**What is asked:**
Search the material for the string "imported", then return every line where it is found.

**Dataset section:**

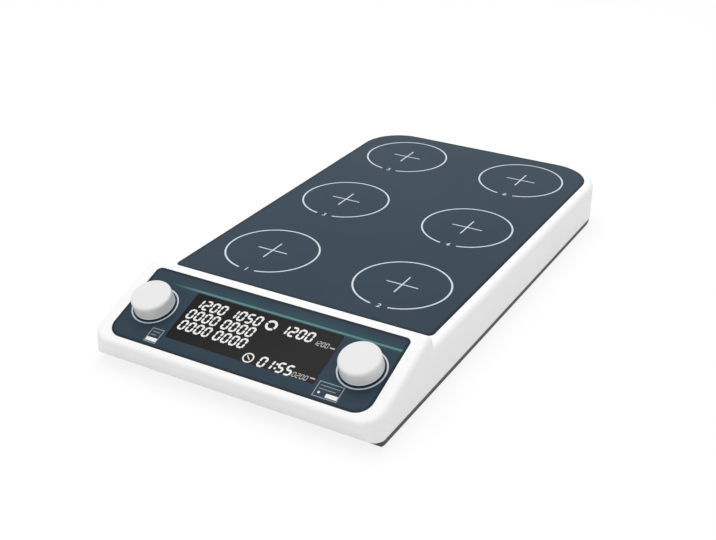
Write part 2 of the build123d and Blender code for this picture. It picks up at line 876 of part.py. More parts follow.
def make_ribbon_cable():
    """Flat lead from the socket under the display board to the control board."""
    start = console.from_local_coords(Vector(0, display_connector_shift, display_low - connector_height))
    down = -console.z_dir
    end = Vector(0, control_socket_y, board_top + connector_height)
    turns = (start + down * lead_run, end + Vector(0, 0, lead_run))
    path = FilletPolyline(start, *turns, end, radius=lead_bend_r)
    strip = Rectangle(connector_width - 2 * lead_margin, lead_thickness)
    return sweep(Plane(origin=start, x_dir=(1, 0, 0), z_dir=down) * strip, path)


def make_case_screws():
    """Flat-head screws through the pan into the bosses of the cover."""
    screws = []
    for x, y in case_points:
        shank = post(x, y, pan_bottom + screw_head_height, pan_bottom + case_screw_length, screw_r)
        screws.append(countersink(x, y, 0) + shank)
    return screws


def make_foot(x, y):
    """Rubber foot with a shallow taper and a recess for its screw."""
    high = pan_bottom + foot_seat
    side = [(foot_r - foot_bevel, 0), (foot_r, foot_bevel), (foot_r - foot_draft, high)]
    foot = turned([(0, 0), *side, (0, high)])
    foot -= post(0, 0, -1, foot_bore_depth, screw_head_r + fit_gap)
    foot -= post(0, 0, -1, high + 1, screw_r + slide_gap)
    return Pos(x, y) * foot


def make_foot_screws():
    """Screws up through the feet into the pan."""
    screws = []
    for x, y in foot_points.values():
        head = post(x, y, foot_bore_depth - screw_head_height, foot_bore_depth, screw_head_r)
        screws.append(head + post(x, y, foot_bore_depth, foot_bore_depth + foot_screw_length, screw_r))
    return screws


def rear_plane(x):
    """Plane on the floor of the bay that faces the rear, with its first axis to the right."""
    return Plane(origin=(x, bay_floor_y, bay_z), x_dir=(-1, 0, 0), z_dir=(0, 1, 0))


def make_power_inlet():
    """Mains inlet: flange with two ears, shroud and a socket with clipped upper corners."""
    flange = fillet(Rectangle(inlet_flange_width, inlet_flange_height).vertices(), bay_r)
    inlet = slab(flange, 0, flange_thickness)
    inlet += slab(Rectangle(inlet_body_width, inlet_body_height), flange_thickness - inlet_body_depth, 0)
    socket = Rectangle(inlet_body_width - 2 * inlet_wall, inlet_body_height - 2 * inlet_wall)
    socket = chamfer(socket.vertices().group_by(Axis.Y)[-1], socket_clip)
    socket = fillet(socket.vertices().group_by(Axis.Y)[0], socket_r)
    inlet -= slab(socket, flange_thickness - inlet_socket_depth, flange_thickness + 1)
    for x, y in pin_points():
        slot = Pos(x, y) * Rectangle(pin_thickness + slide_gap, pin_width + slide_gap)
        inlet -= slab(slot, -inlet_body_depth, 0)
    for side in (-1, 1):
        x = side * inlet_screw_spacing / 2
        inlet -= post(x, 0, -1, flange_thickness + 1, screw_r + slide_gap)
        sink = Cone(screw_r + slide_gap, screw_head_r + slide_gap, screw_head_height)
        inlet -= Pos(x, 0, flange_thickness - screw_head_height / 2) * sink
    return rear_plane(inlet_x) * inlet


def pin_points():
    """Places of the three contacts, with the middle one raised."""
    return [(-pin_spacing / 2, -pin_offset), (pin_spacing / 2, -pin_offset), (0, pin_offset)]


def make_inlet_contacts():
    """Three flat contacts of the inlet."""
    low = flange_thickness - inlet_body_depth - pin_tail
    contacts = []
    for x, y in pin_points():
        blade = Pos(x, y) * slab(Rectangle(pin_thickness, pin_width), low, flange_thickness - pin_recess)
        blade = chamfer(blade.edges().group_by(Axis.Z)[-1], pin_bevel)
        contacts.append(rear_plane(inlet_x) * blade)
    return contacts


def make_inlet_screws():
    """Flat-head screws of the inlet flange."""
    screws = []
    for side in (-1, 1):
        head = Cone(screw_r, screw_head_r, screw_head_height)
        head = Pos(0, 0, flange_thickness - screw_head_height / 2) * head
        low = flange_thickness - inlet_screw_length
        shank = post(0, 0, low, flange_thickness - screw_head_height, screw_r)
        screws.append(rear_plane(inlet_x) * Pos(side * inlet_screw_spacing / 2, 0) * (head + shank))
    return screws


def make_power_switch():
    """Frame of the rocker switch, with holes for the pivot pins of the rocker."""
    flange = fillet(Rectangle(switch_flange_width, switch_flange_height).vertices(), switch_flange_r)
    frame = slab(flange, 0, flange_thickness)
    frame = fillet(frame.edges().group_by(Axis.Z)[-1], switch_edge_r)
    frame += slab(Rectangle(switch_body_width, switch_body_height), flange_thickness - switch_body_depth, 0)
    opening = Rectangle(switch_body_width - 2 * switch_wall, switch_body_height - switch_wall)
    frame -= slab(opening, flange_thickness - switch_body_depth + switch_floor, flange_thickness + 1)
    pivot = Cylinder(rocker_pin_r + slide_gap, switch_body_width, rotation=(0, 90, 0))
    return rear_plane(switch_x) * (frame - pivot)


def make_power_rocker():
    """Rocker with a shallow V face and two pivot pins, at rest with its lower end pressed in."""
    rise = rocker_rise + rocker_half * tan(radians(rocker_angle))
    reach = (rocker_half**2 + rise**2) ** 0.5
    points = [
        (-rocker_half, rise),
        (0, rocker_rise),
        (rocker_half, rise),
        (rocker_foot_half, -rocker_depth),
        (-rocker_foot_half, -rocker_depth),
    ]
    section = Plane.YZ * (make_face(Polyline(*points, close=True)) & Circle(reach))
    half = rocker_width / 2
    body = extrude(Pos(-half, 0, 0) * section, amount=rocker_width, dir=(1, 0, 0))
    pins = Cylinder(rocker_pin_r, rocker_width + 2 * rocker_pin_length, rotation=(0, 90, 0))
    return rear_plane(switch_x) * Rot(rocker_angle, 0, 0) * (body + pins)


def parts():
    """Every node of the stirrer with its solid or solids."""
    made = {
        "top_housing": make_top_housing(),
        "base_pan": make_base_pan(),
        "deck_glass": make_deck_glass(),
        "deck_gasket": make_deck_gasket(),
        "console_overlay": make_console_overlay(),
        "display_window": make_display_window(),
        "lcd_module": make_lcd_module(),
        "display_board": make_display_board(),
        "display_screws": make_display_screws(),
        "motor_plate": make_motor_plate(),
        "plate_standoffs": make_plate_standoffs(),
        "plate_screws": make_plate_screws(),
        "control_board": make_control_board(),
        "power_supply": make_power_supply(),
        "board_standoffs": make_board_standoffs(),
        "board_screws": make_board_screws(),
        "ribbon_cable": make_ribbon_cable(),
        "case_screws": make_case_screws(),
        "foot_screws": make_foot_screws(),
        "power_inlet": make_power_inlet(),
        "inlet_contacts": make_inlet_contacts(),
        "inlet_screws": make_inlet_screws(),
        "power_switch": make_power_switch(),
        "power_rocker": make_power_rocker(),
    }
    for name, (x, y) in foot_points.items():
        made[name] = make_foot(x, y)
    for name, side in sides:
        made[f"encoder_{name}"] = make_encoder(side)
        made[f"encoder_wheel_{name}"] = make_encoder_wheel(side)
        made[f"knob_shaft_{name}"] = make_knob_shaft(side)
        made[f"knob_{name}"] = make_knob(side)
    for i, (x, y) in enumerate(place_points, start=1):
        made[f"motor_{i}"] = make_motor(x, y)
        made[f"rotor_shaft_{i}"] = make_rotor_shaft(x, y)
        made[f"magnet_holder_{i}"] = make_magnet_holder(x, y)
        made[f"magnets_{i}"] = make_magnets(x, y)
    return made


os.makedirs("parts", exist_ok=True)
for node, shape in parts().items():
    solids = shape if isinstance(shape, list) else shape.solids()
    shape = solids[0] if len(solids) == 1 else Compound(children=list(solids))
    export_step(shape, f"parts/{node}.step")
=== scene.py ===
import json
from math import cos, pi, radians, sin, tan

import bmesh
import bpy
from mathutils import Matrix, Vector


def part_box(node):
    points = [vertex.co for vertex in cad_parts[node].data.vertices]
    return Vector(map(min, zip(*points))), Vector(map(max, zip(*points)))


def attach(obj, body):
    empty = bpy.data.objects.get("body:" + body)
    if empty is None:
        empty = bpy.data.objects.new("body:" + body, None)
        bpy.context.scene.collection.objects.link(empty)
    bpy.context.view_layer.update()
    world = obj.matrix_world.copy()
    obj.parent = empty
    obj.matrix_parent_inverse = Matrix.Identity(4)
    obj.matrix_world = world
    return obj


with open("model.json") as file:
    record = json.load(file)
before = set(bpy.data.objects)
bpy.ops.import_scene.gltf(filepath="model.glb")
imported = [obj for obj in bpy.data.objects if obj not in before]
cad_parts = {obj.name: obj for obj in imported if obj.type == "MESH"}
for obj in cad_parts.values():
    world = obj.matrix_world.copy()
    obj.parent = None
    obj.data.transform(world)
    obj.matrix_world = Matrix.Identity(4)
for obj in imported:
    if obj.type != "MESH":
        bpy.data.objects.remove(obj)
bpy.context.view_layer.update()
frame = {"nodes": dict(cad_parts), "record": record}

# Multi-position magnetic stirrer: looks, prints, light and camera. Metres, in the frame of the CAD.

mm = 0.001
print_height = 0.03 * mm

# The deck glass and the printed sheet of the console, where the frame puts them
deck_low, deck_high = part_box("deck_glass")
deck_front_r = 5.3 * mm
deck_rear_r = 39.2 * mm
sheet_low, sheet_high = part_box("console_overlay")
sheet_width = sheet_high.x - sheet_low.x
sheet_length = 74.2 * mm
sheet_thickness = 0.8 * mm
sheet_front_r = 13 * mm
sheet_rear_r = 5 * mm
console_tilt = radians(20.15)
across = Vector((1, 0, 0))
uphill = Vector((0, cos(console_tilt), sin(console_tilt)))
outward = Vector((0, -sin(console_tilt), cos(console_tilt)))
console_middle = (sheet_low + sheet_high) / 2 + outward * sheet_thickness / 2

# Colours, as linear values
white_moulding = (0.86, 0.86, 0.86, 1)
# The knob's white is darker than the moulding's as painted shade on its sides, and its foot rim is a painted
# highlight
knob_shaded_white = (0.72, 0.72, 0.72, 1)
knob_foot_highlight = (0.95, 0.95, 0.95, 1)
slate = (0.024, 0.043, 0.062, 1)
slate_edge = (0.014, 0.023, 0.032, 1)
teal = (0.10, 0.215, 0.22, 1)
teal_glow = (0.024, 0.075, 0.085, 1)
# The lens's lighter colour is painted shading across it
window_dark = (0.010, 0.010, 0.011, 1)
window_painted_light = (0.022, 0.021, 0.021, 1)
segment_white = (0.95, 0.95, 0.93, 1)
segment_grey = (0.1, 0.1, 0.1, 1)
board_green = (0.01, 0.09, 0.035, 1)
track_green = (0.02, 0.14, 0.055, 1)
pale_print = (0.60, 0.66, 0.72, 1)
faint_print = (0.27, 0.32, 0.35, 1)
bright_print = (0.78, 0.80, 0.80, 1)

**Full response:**
imported = [obj for obj in bpy.data.objects if obj not in before]
cad_parts = {obj.name: obj for obj in imported if obj.type == "MESH"}
for obj in imported:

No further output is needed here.